The starting point for his analysis of Chelsea is its 4-3-3 formation; he concludes with a suggestion that the way to play against Chelsea is to use a 4-4-2, leaving no doubt that he considers tactics and formations to be the key to everything.
But Strachan – who surely knows and appreciates the value of skilled players – also heaps praise on Chelsea’s Arjen Robben and Damien Duff, who are the wide players in that 4-3-3, along with Cristiano Ronaldo and Wayne Rooney, who play the same role with Manchester United (he could have added Arsenal’s Jose Reyes and Thierry Henry to his list). In particular, he points out the problems these players cause for the opposition when they desert their wide positions, and start “roaming all over the place and running at people.”

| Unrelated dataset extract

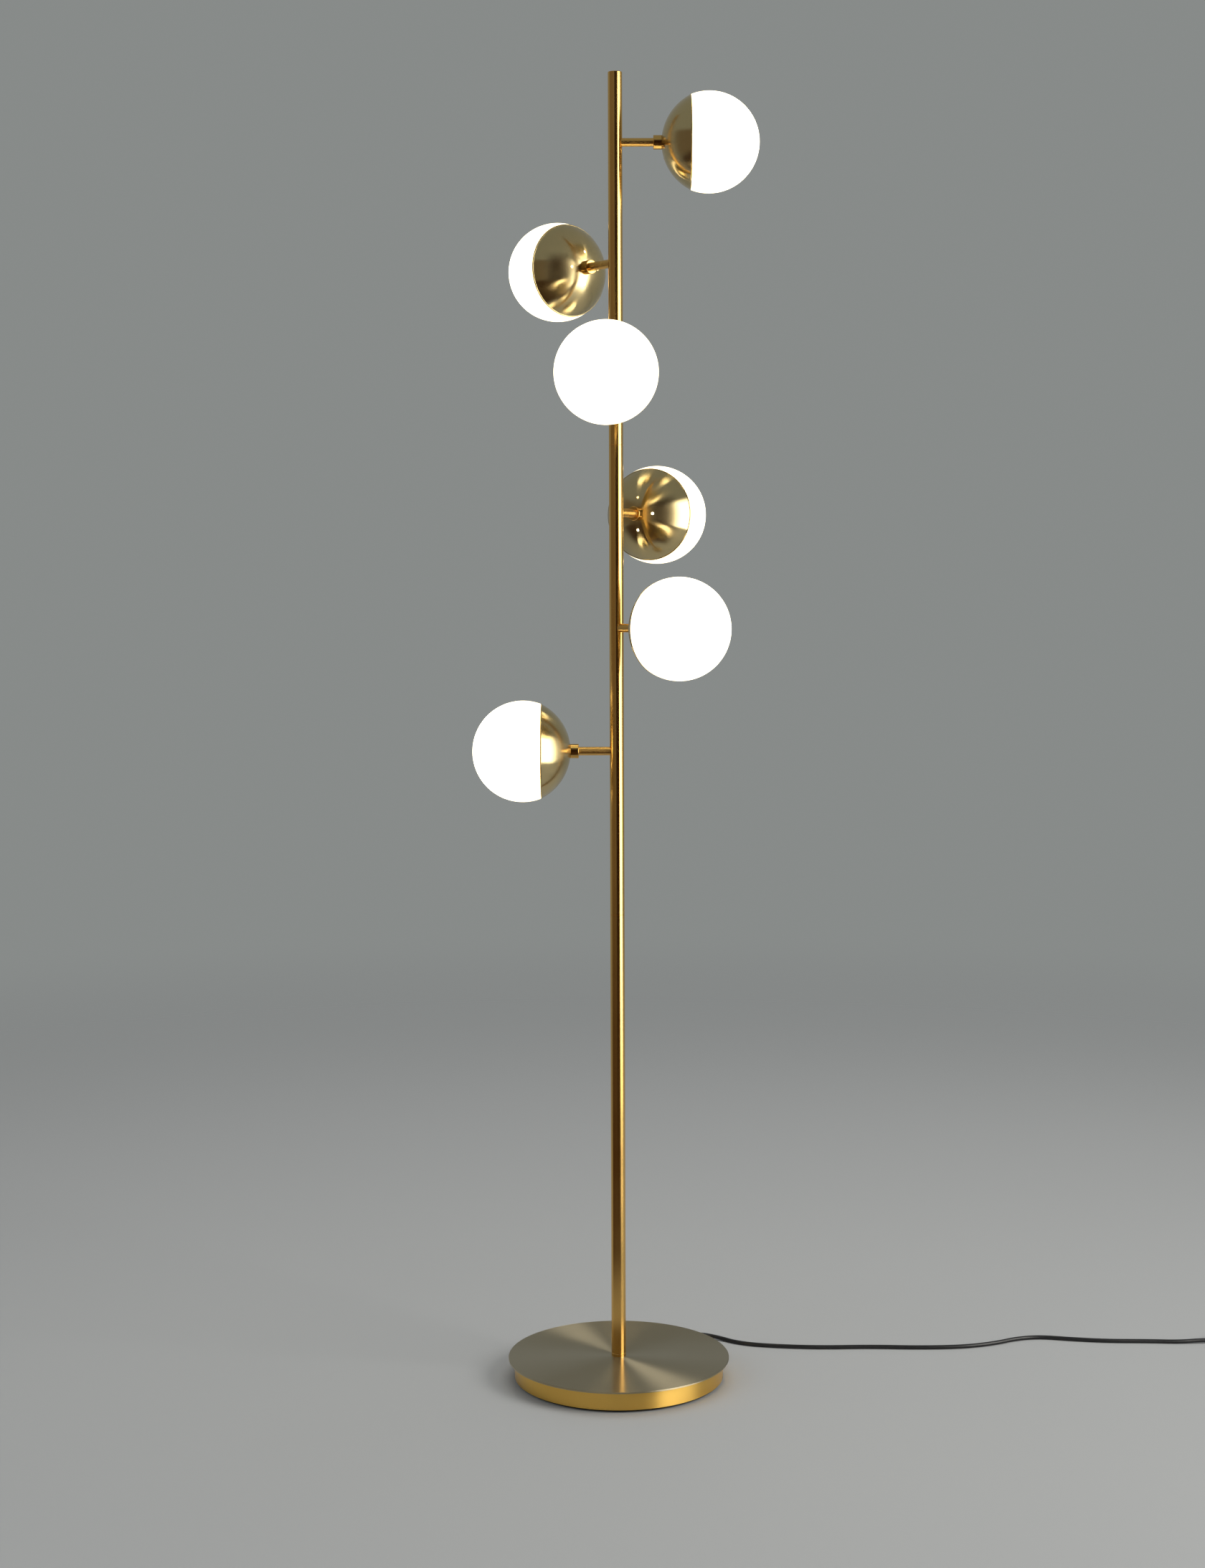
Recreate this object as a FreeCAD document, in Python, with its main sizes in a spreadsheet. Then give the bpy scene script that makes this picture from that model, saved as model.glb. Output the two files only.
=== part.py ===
"""A tree floor lamp: a weighted round base, a brass pole in three screwed lengths, and six arms that
each carry a spun brass dome with an opal glass globe. Millimetres, +Z up, origin on the floor under the
middle of the pole, +X to the right as the lamp is seen from the front (-Y)."""

import FreeCAD
import Part
import math
import os
import re

import Sketcher

# Driving dimensions. Each one is a cell of the sheet, under its own name.
SIZES = {
    # base, from the floor up
    "base_height": 30.0,
    "pad_radius": 138.0,
    "pad_thickness": 3.5,
    "cover_radius": 139.4,
    "cover_thickness": 2.2,
    "drum_radius": 144.0,
    "drum_sheet": 1.2,
    "drum_corner": 2.0,
    "plate_radius": 152.5,
    "plate_thickness": 2.0,
    "plate_edge": 0.6,
    "weight_radius": 140.0,
    "weight_thickness": 12.0,
    "recess_radius": 13.5,
    "recess_depth": 7.0,
    "boss_radius": 8.0,
    "boss_circle": 110.0,
    "boss_angle": 45.0,
    "screw_radius": 2.0,
    "screw_head_radius": 4.0,
    "screw_length": 9.0,
    "screw_clearance": 0.1,
    # hollow stud that clamps the base together
    "stud_radius": 5.0,
    "stud_bore": 3.4,
    "stud_hole": 5.3,
    "stud_bottom": 15.0,
    "stud_top": 62.0,
    "washer_radius": 10.0,
    "washer_thickness": 1.0,
    "stud_nut_flats": 14.0,
    "stud_nut_thickness": 5.0,
    # pole
    "pole_radius": 10.0,
    "pole_wall": 1.5,
    "foot_flange": 4.0,
    "foot_groove": 0.5,
    "foot_spigot": 20.0,
    "lower_joint": 640.0,
    "upper_joint": 1290.0,
    "coupler_length": 50.0,
    "coupler_bore": 5.5,
    "pole_top": 1805.0,
    "cap_thickness": 2.0,
    "cap_edge": 0.8,
    "cap_spigot": 10.0,
    # arms: height above the floor, and direction (0 is right, 90 is the back)
    "arm_height_1": 1709.5,
    "arm_height_2": 1543.0,
    "arm_height_3": 1379.5,
    "arm_height_4": 1197.0,
    "arm_height_5": 1037.0,
    "arm_height_6": 866.5,
    "arm_azimuth_1": 0.0,
    "arm_azimuth_2": 129.0,
    "arm_azimuth_3": 264.0,
    "arm_azimuth_4": 63.0,
    "arm_azimuth_5": 310.0,
    "arm_azimuth_6": 180.0,
    "arm_radius": 6.0,
    "arm_bore": 3.0,
    "arm_root": 7.6,
    "arm_end": 74.0,
    "collar_radius": 10.0,
    "collar_length": 12.0,
    "collar_edge": 0.8,
    # dome, measured along the arm from the pole's axis
    "dome_apex": 64.0,
    "dome_radius": 72.8,
    "dome_sheet": 1.2,
    "dome_mouth": 65.0,
    "dome_flat": 11.0,
    "bead_radius": 1.2,
    "vent_radius": 1.8,
    "vent_circle": 23.0,
    "dome_nut_flats": 13.0,
    "dome_nut_thickness": 3.0,
    "spring_sheet": 0.8,
    "spring_width": 8.0,
    "spring_hub": 10.2,
    "spring_foot": 7.5,
    "spring_sink": 0.1,
    "spring_reach": 53.5,
    "spring_shoulder": 91.9,
    "spring_tip": 106.6,
    # opal glass
    "globe_centre": 130.0,
    "globe_radius": 70.0,
    "globe_wall": 2.5,
    "globe_shoulder": 105.6,
    "neck_radius": 56.5,
    "neck_end": 96.0,
    # lampholder and bulb
    "holder_start": 70.0,
    "holder_boss": 8.0,
    "holder_radius": 9.5,
    "holder_end": 92.0,
    "pin_spacing": 9.0,
    "pin_radius": 0.8,
    "pin_hole": 0.95,
    "pin_length": 8.0,
    "bulb_start": 92.3,
    "bulb_base_radius": 7.3,
    "bulb_base_end": 101.0,
    "bulb_slope": 1.5,
    "bulb_radius": 8.2,
    "bulb_shoulder": 134.0,
    # wiring
    "loom_radius": 2.6,
    "loom_bend": 8.0,
    "branch_radius": 1.6,
    "block_start": 16.0,
    "block_length": 18.0,
    "block_width": 14.0,
    "block_height": 7.0,
    # cord and its strain relief, in the direction in which it leaves the base
    "cord_radius": 2.75,
    "cord_azimuth": 55.0,
    "cord_height": 9.75,
    "cord_hole": 5.1,
    "relief_inner_start": 140.3,
    "relief_inner_end": 142.5,
    "relief_inner_radius": 6.1,
    "relief_waist": 5.0,
    "relief_outer_start": 144.3,
    "relief_outer_end": 146.6,
    "relief_outer_radius": 7.2,
    "relief_root": 5.6,
    "relief_tip": 4.0,
    "relief_end": 168.0,
    "relief_groove": 1.6,
    # foot switch, centred on the cord beyond the lamp
    "switch_x": 903.0,
    "switch_y": 137.0,
    "switch_length": 70.0,
    "switch_width": 38.0,
    "switch_corner": 14.0,
    "switch_split": 8.0,
    "switch_height": 19.0,
    "switch_wall": 2.0,
    "switch_round": 3.0,
    "nozzle_radius": 3.9,
    "nozzle_length": 8.0,
    "nozzle_height": 4.0,
    "button_radius": 12.0,
    "button_gap": 0.35,
    "button_flange": 14.0,
    "button_bottom": 15.2,
    "button_flange_thickness": 1.5,
    "button_top": 22.5,
    "button_edge": 1.5,
    "spring_outer": 5.5,
    "spring_inner": 4.5,
    # coil of the cord's spare length
    "coil_x": 1002.0,
    "coil_pitch": 6.1,
    "coil_inside": 24.0,
    # plug: two round pins, flat body
    "plug_azimuth": 90.0,
    "plug_tail_x": 970.0,
    "plug_tail_y": 27.0,
    "plug_height": 6.9,
    "plug_tail": 18.0,
    "plug_tail_root": 5.6,
    "plug_tail_tip": 4.2,
    "plug_tail_collar": 2.0,
    "plug_tail_sink": 4.0,
    "plug_depth": 36.0,
    "plug_width": 35.2,
    "plug_waist": 14.0,
    "plug_shoulder": 12.0,
    "plug_thickness": 13.7,
    "plug_round": 3.0,
    "plug_pin_spacing": 18.6,
    "plug_pin_radius": 2.0,
    "plug_pin_length": 19.0,
}
HEADS = 6
RELIEF_GROOVES = 4
LEFT, RIGHT = 1, -1  # the side to which an arc of an outline turns
X_AXIS, Z_AXIS = "H_Axis", "V_Axis"  # of a sketch on the XZ plane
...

Sadly, what he does not do is to point out that it is the individual brilliance of these players that is at the heart of their trouble-causing activities. This has little, if anything, to do with tactics. An average player “roaming all over the place” would not cause much concern among good defenders.
Robben, Duff & Co are not average players. They possess brilliant, unique, individual skills; surely those qualities cry out for recognition before the talk of tactics begin. They are, in the words of the Brazilian national team coach Carlos Alberto Parreira, players who make a difference.
That is Parrera describes Ronaldo, Rivaldo, and Ronaldinho, the brilliant attacking trio who inspired Brazil’s 2002 World Cup triumph. And that surely gets far closer to the essence of this dynamically protean sport – because it focuses on players, not numbers.
Once the talk turns to individual players, the sport is no longer a mathematical formula, and it comes alive with the names and faces and playing styles and skills that tell the real tale of those three-digit codes.